Inducing Multiporous Hematite Nanorod Photoanode by Zirconium Oxide Overlayer and Niobium Oxide Underlayer for Efficient Solar Water Splitting

Abstract

Overlayer and underlayer have been proven to be effective for the design of efficient photoelectrodes. Here, a facile formation of multiporous hematite nanorods is demonstrated through hybrid microwave annealing (HMA)-induced treatment of zirconium oxide overlayer and niobium oxide underlayer, simultaneously enhancing the photocurrent density and reducing the turn-on voltage, which originates from the passivation of surface states, reduction of hole migration distance, and facilitation of electron conduction.
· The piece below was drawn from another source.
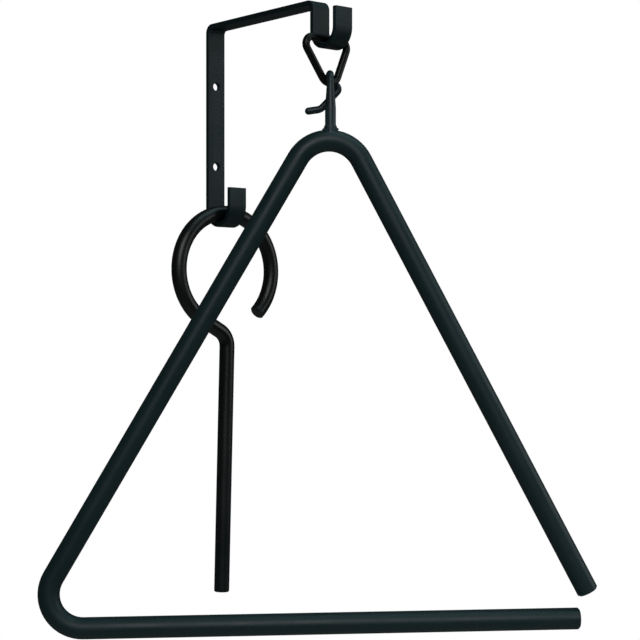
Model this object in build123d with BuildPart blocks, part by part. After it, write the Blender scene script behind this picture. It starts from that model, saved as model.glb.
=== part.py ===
"""Wall-hung dinner bell: a bent steel triangle, its hanger, its bracket and its striker.

Millimetres. +Z is up and -Y points away from the wall. The wall is the plane y = 0, and
the origin is on it, half way between the bracket's two screw holes.
"""
from build123d import *
import os
from math import atan, cos, degrees, radians, sin, sqrt

os.makedirs("parts", exist_ok=True)

# --- bracket: one flat strap, bent into two hooks, an arm and a wall plate ---
STRAP_WIDTH = 12.7
STRAP_THICK = 3.175
STRAP_EDGE = 0.5            # rounding of the rolled edges
REACH = 116.0               # wall to the middle of the upper hook
ARM_TOP = 64.3              # arm's upper face above the origin
PLATE_BOTTOM = -64.4        # underside of the lower hook
UPPER_GAP = 17.5            # inside width of the upper hook
LOWER_GAP = 19.5            # inside width of the lower hook
UPPER_HOOK_DROP = 30.0      # arm's upper face to the underside of the upper hook
UPPER_LIP = 23.2            # upper hook's free end above its underside
LOWER_LIP = 24.2            # lower hook's free end above its underside
CORNER_INNER = 2.4          # inside radius of the arm's two square bends
SCREW_PITCH = 50.8
SCREW_HOLE = 5.0
HOLE_CHAMFER = 0.35

# --- hanging ring: a round wire bent to three corners ---
RING_WIRE = 4.5
RING_LEFT = 23.5            # sharp top corners, left and right of the bottom corner
RING_RIGHT = 13.6
RING_DROP = 32.7            # top side to the sharp bottom corner, on the wire's middle
RING_TOP_RADIUS = 4.5
RING_SLIDE = -1.2           # how far the ring has slid along the upper hook
RING_SEAT_RADIUS = 6.8
SEAT_CLEARANCE = 0.35       # between pieces that hang on each other

# --- triangle: a round bar with two bends and one open corner ---
BAR = 12.7
SIDE = 351.4                # sharp apex to sharp closed corner, on the bar's middle
RIGHT_LEG = 323.0           # sharp apex to the right leg's free end
BASE = 322.7                # sharp closed corner to the base's free end
LEFT_LEAN = 30.2            # legs from the vertical, as the triangle hangs
RIGHT_LEAN = 27.9
BASE_RISE = 0.5             # base from the horizontal
APEX_RADIUS = 21.1
APEX_SHIFT = -0.7           # apex bend's middle from the stem's axis
CORNER_RADIUS = 19.6
BAR_END_CHAMFER = 1.0
TURNED = 36.0               # the triangle hangs turned this far from the wall's plane

# --- hanger hook: forged from a thicker stem down to a thin tail, welded to the apex ---
STEM = 6.35
HOOK_WIRE = 4.3
CROWN_RADIUS = 8.0          # half the distance between the stem and the tail
CROWN_BEND = 5.0
APEX_BELOW_SEAT = 34.7      # ring's seat to the middle of the bar at the apex
TAPER_TOP = -1.3            # the stem's taper, from the ring's seat
TAPER_BOTTOM = -15.8
TAIL_BULGE = (6.6, -2.2, -9.6)   # the tail's corners from the seat: right, up, forward
TAIL_ELBOW = (-4.6, -14.2, -9.2)
TAIL_TIP = (-11.8, -15.4, -8.6)
TAIL_BENDS = (2.4, 6.0)

# --- weld bead round the foot of the stem ---
BEAD_RADIUS = 5.0
BEAD_HEIGHT = 2.4           # above the top of the bar
BEAD_TOP_MARGIN = 0.35      # the bead's rim stands this far out of the stem

# --- striker: a round rod with an open loop for a handle ---
ROD = 9.525
LOOP_RADIUS = 36.0
LOOP_START = -48.0          # the loop's free end, degrees from +X
LOOP_SWEEP = 290.0
NECK_X = 1.0                # top of the straight stem
NECK_RADIUS = 11.0
STRIKER_LENGTH = 202.4      # loop's centre to the tip
TIP_X = -3.4
ROD_END_CHAMFER = 0.7

# --- places that follow from the sizes above ---
upper_bend = (UPPER_GAP + STRAP_THICK) / 2
lower_bend = (LOWER_GAP + STRAP_THICK) / 2
corner_radius = CORNER_INNER + STRAP_THICK / 2
arm_z = ARM_TOP - STRAP_THICK / 2
upper_hook_z = ARM_TOP - UPPER_HOOK_DROP + STRAP_THICK + UPPER_GAP / 2
lower_hook_z = PLATE_BOTTOM + STRAP_THICK + LOWER_GAP / 2
upper_lip_z = ARM_TOP - UPPER_HOOK_DROP + UPPER_LIP
lower_lip_z = PLATE_BOTTOM + LOWER_LIP
lower_hook_y = -STRAP_THICK - LOWER_GAP / 2

ring_z = upper_hook_z - UPPER_GAP / 2 + SEAT_CLEARANCE + RING_WIRE / 2
left_slope = degrees(atan(RING_LEFT / RING_DROP))
right_slope = degrees(atan(RING_RIGHT / RING_DROP))
seat_centre_lean = radians((left_slope - right_slope) / 2)
seat_centre_dist = RING_SEAT_RADIUS / sin(radians((left_slope + right_slope) / 2))
ring_corner_x = RING_SLIDE + seat_centre_dist * sin(seat_centre_lean)
ring_seat_z = ring_z - RING_DROP + seat_centre_dist * cos(seat_centre_lean) - RING_SEAT_RADIUS

# the triangle's own plane, through the ring's seat: x to its right, y up, z forward
turn = radians(TURNED)
hang_plane = Plane(
    origin=(RING_SLIDE, -REACH, ring_seat_z),
    x_dir=(cos(turn), -sin(turn), 0),
    z_dir=(-sin(turn), -cos(turn), 0),
)
bar_plane = hang_plane.offset(CROWN_RADIUS)
crown_y = RING_WIRE / 2 + SEAT_CLEARANCE + HOOK_WIRE / 2

# the sharp apex stands above the top of the apex bend
apex_half_angle = radians((LEFT_LEAN + RIGHT_LEAN) / 2)
apex_lean = radians((LEFT_LEAN - RIGHT_LEAN) / 2)
apex_centre_dist = APEX_RADIUS / sin(apex_half_angle)
apex = (
    APEX_SHIFT + apex_centre_dist * sin(apex_lean),
    -APEX_BELOW_SEAT - APEX_RADIUS + apex_centre_dist * cos(apex_lean),
)


def section_plane(path):
    """The plane square across the start of a path, with its x along +X or, failing that, +Z."""
    way = path % 0
    across = Vector(1, 0, 0) if abs(way.X) < 0.9 else Vector(0, 0, 1)
    return Plane(origin=path @ 0, x_dir=across - way * across.dot(way), z_dir=way)


def along(start, length, heading):
    """The sketch point at a distance from another, its heading in degrees from +X."""
    x, y = start
    return (x + length * cos(radians(heading)), y + length * sin(radians(heading)))


def hang_point(place):
    """A point given as right, up and forward from the ring's seat."""
    return hang_plane.from_local_coords(Vector(*place))


# --- bracket ---
with BuildLine(Plane.YZ) as strap_line:
    upper_lip = Line((-REACH - upper_bend, upper_lip_z), (-REACH - upper_bend, upper_hook_z))
    upper_seat = JernArc(upper_lip @ 1, (0, -1), upper_bend, 180)
    riser = Line(upper_seat @ 1, (-REACH + upper_bend, arm_z - corner_radius))
    front_corner = JernArc(riser @ 1, (0, 1), corner_radius, -90)
    arm = Line(front_corner @ 1, (-STRAP_THICK / 2 - corner_radius, arm_z))
    wall_corner = JernArc(arm @ 1, (1, 0), corner_radius, -90)
    plate = Line(wall_corner @ 1, (-STRAP_THICK / 2, lower_hook_z))
    lower_seat = JernArc(plate @ 1, (0, -1), lower_bend, -180)
    Line(lower_seat @ 1, (-STRAP_THICK / 2 - 2 * lower_bend, lower_lip_z))

with BuildPart() as bracket:
    with BuildSketch(section_plane(strap_line.wire())):
        RectangleRounded(STRAP_WIDTH, STRAP_THICK, STRAP_EDGE)
    sweep(path=strap_line.wire())
    hole_faces = [
        Plane(origin=(0, -STRAP_THICK, z), x_dir=(1, 0, 0), z_dir=(0, -1, 0))
        for z in (-SCREW_PITCH / 2, SCREW_PITCH / 2)
    ]
    with Locations(*hole_faces):
        Hole(radius=SCREW_HOLE / 2, depth=STRAP_THICK)
    hole_rims = (
        bracket.edges()
        .filter_by(GeomType.CIRCLE)
        .filter_by(lambda edge: abs(edge.radius - SCREW_HOLE / 2) < 0.01)
        .filter_by(lambda edge: edge.center().Y < -STRAP_THICK / 2)
    )
    chamfer(hole_rims, length=HOLE_CHAMFER)
bracket.part.label = "bracket"
export_step(bracket.part, "parts/bracket.step")

# --- hanging ring ---
ring_plane = Plane(origin=(0, -REACH, ring_z), x_dir=(1, 0, 0), z_dir=(0, -1, 0))
with BuildLine(ring_plane) as ring_line:
    FilletPolyline(
        (ring_corner_x - RING_LEFT, 0),
        (ring_corner_x, -RING_DROP),
        (ring_corner_x + RING_RIGHT, 0),
        radius=[RING_TOP_RADIUS, RING_SEAT_RADIUS, RING_TOP_RADIUS],
        close=True,
    )

with BuildPart() as hanging_ring:
    with BuildSketch(section_plane(ring_line.wire())):
        Circle(RING_WIRE / 2)
    sweep(path=ring_line.wire())
hanging_ring.part.label = "hanging_ring"
export_step(hanging_ring.part, "parts/hanging_ring.step")

# --- triangle bar ---
closed_corner = along(apex, SIDE, -90 - LEFT_LEAN)
right_end = along(apex, RIGHT_LEG, -90 + RIGHT_LEAN)
base_end = along(closed_corner, BASE, BASE_RISE)
with BuildLine(bar_plane) as bar_line:
    FilletPolyline(right_end, apex, closed_corner, base_end, radius=[APEX_RADIUS, CORNER_RADIUS])

with BuildPart() as triangle_bar:
    with BuildSketch(section_plane(bar_line.wire())):
        Circle(BAR / 2)
    sweep(path=bar_line.wire())
    bar_ends = triangle_bar.faces().filter_by(GeomType.PLANE)
    chamfer(bar_ends.edges(), length=BAR_END_CHAMFER)
triangle_bar.part.label = "triangle_bar"
export_step(triangle_bar.part, "parts/triangle_bar.step")

# --- hanger hook ---
crown_front = (0, crown_y, CROWN_RADIUS)
crown_back = (0, crown_y, -CROWN_RADIUS)
tail_corners = (TAIL_BULGE, TAIL_ELBOW)
with BuildLine() as hook_line:
    FilletPolyline(
        hang_point((0, TAPER_TOP, CROWN_RADIUS)),
        *[hang_point(place) for place in (crown_front, crown_back, *tail_corners, TAIL_TIP)],
        radius=[CROWN_BEND, CROWN_BEND, *TAIL_BENDS],
    )
stem_foot = -APEX_BELOW_SEAT + BAR / 4      # inside the bar, which trims the foot
stem_plane = Plane(origin=hang_point((0, 0, CROWN_RADIUS)), x_dir=(1, 0, 0), z_dir=(0, 0, 1))

with BuildPart() as hanger_hook:
    with BuildSketch(stem_plane.offset(stem_foot)):
        Circle(STEM / 2)
    extrude(amount=TAPER_BOTTOM - stem_foot)
    with BuildSketch(stem_plane.offset(TAPER_BOTTOM)):
        Circle(STEM / 2)
    with BuildSketch(stem_plane.offset(TAPER_TOP)):
        Circle(HOOK_WIRE / 2)
    loft()
    with BuildSketch(section_plane(hook_line.wire())):
        Circle(HOOK_WIRE / 2)
    sweep(path=hook_line.wire())
    with Locations(hang_point(TAIL_TIP)):
        Sphere(HOOK_WIRE / 2)
    add(triangle_bar.part, mode=Mode.SUBTRACT)
hanger_hook.part.label = "hanger_hook"
export_step(hanger_hook.part, "parts/hanger_hook.step")

# --- weld bead ---
bar_top = -APEX_BELOW_SEAT + BAR / 2
bead_foot = bar_top - (BAR / 2 - sqrt((BAR / 2) ** 2 - BEAD_RADIUS ** 2))
with BuildPart() as hook_weld:
    with BuildSketch(stem_plane.offset(bead_foot)):
        Circle(BEAD_RADIUS)
    with BuildSketch(stem_plane.offset(bar_top + BEAD_HEIGHT)):
        Circle(STEM / 2 + BEAD_TOP_MARGIN)
    loft()
    add(triangle_bar.part, mode=Mode.SUBTRACT)
    add(hanger_hook.part, mode=Mode.SUBTRACT)
hook_weld.part.label = "hook_weld"
export_step(hook_weld.part, "parts/hook_weld.step")

# --- striker ---
arch_radius = LOOP_RADIUS - ROD / 2
arch_over_strap = sqrt(arch_radius ** 2 - (STRAP_WIDTH / 2) ** 2)
loop_z = lower_hook_z - LOWER_GAP / 2 + SEAT_CLEARANCE - arch_over_strap
striker_plane = Plane(origin=(0, lower_hook_y, loop_z), x_dir=(1, 0, 0), z_dir=(0, -1, 0))
loop_end = LOOP_START + LOOP_SWEEP
neck_start = along((0, 0), LOOP_RADIUS, loop_end)
neck_heading = loop_end + 90
neck_corner = along(neck_start, (NECK_X - neck_start[0]) / cos(radians(neck_heading)), neck_heading)
with BuildLine(striker_plane) as rod_line:
    CenterArc((0, 0), LOOP_RADIUS, LOOP_START, LOOP_SWEEP)
    FilletPolyline(neck_start, neck_corner, (TIP_X, -STRIKER_LENGTH), radius=NECK_RADIUS)

with BuildPart() as striker:
    with BuildSketch(section_plane(rod_line.wire())):
        Circle(ROD / 2)
    sweep(path=rod_line.wire())
    rod_ends = striker.faces().filter_by(GeomType.PLANE)
    chamfer(rod_ends.edges(), length=ROD_END_CHAMFER)
striker.part.label = "striker"
export_step(striker.part, "parts/striker.step")
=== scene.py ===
"""A wall-hung dinner bell: bent steel bar, wire and strap under one coat of satin black paint.

Every metal piece comes from the CAD frame and keeps its shape. This file gives each one its
finish, and adds the ripples of the weld at the foot of the hanger hook. Each piece's copy of the
one paint has its own colour, lighter or darker as painted light and shade.
"""

import math

import bpy
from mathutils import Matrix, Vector


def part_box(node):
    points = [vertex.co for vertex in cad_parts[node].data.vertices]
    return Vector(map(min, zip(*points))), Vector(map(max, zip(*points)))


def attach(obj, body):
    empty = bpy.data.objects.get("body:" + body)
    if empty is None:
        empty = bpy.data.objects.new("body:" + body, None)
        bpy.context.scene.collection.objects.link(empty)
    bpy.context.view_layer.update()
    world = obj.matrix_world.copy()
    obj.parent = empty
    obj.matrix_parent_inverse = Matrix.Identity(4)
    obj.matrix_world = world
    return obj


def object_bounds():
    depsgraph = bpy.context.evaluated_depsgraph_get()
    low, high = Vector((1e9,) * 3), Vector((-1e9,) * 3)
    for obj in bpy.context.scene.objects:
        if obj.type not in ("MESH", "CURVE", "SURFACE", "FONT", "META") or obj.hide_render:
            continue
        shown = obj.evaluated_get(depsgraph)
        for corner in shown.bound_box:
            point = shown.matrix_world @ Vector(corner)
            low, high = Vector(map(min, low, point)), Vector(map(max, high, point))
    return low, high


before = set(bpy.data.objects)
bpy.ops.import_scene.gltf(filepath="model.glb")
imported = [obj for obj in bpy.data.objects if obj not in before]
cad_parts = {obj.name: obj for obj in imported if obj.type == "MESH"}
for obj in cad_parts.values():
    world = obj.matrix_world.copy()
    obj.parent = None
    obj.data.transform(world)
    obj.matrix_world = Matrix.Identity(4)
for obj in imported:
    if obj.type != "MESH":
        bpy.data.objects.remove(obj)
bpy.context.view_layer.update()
bpy.ops.object.select_all(action="DESELECT")


# ---- The bracket ----------------------------------------------------------------------------
# Hot-rolled mild steel strap, half an inch wide, cut square and bent cold round a former, then
# drilled and sprayed. The paint lies thin on the rolled edges and over the outside of the bends.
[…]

Interestingly, multiporous hematite nanorods are achieved by HMA instead of conventional thermal annealing due to a coupling effect that high thermal stability and Vickers hardness of zirconium oxide serve as a strong and rigid framework during rapid and high-temperature annealing. As a result, the optimized Nb2O5/Fe2O3@ZrOx photoanode achieves a photocurrent density of 2.56 mA cm(-2), a cathodic shift onset potential of approximate to 110 mV, and a significantly improved stability in photoelectrochemical water splitting at 1.23 V-RHE under 100 mW cm(-2) solar irradiation, which represents a remarkable improvement over bare hematite and already reported overlayer and/or underlayer-based hematite photoanodes. This work has nicely demonstrated a new strategy to construct multiporous nanostructure for designing efficient metal oxide photoelectrodes in the application of solar energy conversion.